START Dataset content

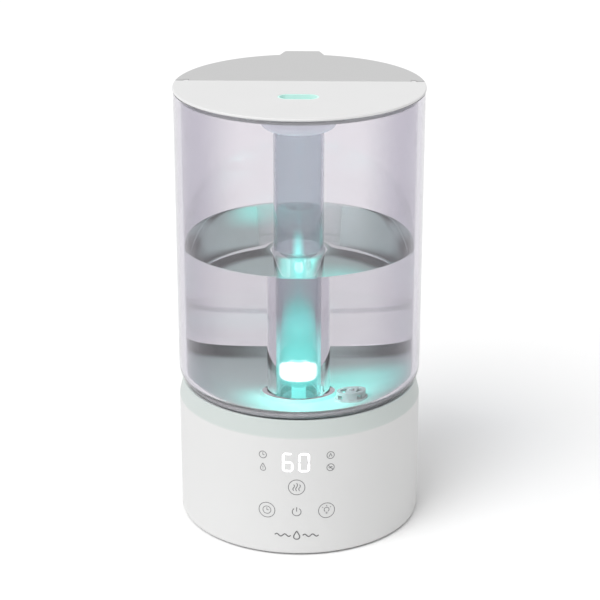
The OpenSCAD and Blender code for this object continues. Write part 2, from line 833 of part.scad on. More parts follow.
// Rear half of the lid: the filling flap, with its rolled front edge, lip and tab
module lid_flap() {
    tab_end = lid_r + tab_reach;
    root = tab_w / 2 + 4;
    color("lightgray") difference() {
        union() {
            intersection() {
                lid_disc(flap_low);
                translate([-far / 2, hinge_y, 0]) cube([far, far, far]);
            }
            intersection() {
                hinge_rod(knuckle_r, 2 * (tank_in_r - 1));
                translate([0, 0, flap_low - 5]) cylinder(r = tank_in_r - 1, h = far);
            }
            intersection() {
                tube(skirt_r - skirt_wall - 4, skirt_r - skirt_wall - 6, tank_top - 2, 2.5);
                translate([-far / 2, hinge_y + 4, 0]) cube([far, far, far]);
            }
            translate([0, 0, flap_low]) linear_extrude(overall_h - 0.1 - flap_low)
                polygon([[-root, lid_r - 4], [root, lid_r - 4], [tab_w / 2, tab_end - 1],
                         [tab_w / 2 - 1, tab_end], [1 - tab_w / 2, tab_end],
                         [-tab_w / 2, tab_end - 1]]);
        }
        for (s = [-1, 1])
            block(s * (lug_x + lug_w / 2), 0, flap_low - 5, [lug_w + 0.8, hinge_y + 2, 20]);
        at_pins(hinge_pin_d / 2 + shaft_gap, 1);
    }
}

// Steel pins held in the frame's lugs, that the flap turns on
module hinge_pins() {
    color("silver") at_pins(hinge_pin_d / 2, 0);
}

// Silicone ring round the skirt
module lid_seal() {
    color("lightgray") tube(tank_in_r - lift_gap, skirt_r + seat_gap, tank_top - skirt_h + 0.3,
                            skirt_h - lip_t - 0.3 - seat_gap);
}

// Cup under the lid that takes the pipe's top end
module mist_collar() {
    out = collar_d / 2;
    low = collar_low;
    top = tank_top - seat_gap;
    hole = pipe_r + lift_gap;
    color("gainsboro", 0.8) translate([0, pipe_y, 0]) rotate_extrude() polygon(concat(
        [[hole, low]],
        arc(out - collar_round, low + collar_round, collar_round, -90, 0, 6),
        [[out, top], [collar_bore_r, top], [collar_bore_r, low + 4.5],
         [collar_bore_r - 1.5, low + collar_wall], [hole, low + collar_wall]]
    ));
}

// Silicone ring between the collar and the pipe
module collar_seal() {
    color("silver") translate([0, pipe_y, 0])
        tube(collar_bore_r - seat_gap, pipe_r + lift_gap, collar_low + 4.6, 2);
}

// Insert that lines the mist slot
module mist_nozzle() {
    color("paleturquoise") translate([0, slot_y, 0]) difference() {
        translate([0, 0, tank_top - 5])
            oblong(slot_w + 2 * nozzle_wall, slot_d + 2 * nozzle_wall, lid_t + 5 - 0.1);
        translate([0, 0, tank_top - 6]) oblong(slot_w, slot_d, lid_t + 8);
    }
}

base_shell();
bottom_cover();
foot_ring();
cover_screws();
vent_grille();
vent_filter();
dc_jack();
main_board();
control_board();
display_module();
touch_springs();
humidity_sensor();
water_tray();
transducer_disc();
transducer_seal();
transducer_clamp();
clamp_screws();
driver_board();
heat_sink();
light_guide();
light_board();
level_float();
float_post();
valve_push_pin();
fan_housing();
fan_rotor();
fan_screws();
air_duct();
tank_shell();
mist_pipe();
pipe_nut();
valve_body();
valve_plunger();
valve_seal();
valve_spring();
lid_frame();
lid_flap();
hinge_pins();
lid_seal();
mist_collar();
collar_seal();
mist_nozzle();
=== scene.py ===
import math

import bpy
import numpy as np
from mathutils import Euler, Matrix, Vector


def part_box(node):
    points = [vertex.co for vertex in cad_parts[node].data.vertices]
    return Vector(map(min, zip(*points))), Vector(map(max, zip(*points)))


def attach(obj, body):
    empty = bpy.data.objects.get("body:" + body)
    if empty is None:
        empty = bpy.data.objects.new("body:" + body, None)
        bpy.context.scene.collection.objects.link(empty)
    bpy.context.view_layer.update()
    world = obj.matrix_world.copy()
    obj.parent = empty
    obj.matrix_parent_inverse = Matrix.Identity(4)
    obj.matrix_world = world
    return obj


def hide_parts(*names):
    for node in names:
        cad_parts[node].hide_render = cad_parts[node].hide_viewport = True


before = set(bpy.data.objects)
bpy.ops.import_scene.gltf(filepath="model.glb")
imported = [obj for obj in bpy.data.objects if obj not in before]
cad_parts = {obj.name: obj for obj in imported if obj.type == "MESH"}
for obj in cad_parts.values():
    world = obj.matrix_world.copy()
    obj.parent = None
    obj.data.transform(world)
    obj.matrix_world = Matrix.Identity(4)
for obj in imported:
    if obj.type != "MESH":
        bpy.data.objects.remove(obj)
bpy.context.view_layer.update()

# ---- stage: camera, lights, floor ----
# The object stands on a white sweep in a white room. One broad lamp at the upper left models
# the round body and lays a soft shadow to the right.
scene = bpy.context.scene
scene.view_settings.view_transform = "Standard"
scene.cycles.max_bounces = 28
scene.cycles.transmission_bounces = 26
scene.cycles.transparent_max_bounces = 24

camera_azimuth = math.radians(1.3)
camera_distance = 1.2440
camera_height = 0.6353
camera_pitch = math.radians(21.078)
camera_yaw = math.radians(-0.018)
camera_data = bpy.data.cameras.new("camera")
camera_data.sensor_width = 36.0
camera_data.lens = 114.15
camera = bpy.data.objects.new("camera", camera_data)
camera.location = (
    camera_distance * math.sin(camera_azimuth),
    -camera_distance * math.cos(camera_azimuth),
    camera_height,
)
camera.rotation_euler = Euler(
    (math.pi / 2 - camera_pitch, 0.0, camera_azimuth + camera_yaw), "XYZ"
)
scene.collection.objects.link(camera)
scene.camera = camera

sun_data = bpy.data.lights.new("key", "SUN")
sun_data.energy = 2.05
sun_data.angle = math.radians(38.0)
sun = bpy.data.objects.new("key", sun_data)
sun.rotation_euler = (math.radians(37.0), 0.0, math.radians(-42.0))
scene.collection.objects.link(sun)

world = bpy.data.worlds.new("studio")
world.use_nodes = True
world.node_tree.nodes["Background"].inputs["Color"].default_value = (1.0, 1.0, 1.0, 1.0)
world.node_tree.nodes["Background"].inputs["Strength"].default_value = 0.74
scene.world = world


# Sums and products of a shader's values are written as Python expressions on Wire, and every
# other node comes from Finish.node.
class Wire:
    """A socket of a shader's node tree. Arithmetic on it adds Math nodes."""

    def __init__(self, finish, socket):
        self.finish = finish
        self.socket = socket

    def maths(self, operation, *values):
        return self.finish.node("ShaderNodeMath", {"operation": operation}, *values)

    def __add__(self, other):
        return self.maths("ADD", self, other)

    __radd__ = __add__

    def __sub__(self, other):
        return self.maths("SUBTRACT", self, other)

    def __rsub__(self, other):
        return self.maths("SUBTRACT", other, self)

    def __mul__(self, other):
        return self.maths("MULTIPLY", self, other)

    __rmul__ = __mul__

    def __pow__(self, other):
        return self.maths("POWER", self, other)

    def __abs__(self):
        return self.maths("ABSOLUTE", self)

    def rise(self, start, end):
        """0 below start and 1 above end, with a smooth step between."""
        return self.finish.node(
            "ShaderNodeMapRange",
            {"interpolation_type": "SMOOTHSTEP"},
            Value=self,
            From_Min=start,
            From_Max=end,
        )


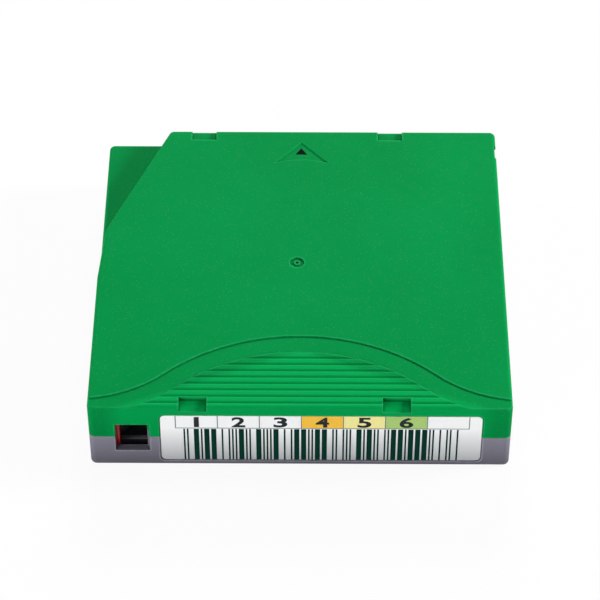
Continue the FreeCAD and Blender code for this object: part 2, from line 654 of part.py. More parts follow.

END Dataset content

Task prompt ▸
From the records above, print exactly the lines that run from the line with "the mist slot" to the line with "cad_parts[node].hide_render = cad_parts[node].hide_viewport", inclusive.

Response to the exercise ▸
// Insert that lines the mist slot
module mist_nozzle() {
    color("paleturquoise") translate([0, slot_y, 0]) difference() {
        translate([0, 0, tank_top - 5])
            oblong(slot_w + 2 * nozzle_wall, slot_d + 2 * nozzle_wall, lid_t + 5 - 0.1);
        translate([0, 0, tank_top - 6]) oblong(slot_w, slot_d, lid_t + 8);
    }
}

base_shell();
bottom_cover();
foot_ring();
cover_screws();
vent_grille();
vent_filter();
dc_jack();
main_board();
control_board();
display_module();
touch_springs();
humidity_sensor();
water_tray();
transducer_disc();
transducer_seal();
transducer_clamp();
clamp_screws();
driver_board();
heat_sink();
light_guide();
light_board();
level_float();
float_post();
valve_push_pin();
fan_housing();
fan_rotor();
fan_screws();
air_duct();
tank_shell();
mist_pipe();
pipe_nut();
valve_body();
valve_plunger();
valve_seal();
valve_spring();
lid_frame();
lid_flap();
hinge_pins();
lid_seal();
mist_collar();
collar_seal();
mist_nozzle();
=== scene.py ===
import math

import bpy
import numpy as np
from mathutils import Euler, Matrix, Vector


def part_box(node):
    points = [vertex.co for vertex in cad_parts[node].data.vertices]
    return Vector(map(min, zip(*points))), Vector(map(max, zip(*points)))


def attach(obj, body):
    empty = bpy.data.objects.get("body:" + body)
    if empty is None:
        empty = bpy.data.objects.new("body:" + body, None)
        bpy.context.scene.collection.objects.link(empty)
    bpy.context.view_layer.update()
    world = obj.matrix_world.copy()
    obj.parent = empty
    obj.matrix_parent_inverse = Matrix.Identity(4)
    obj.matrix_world = world
    return obj


def hide_parts(*names):
    for node in names:
        cad_parts[node].hide_render = cad_parts[node].hide_viewport = True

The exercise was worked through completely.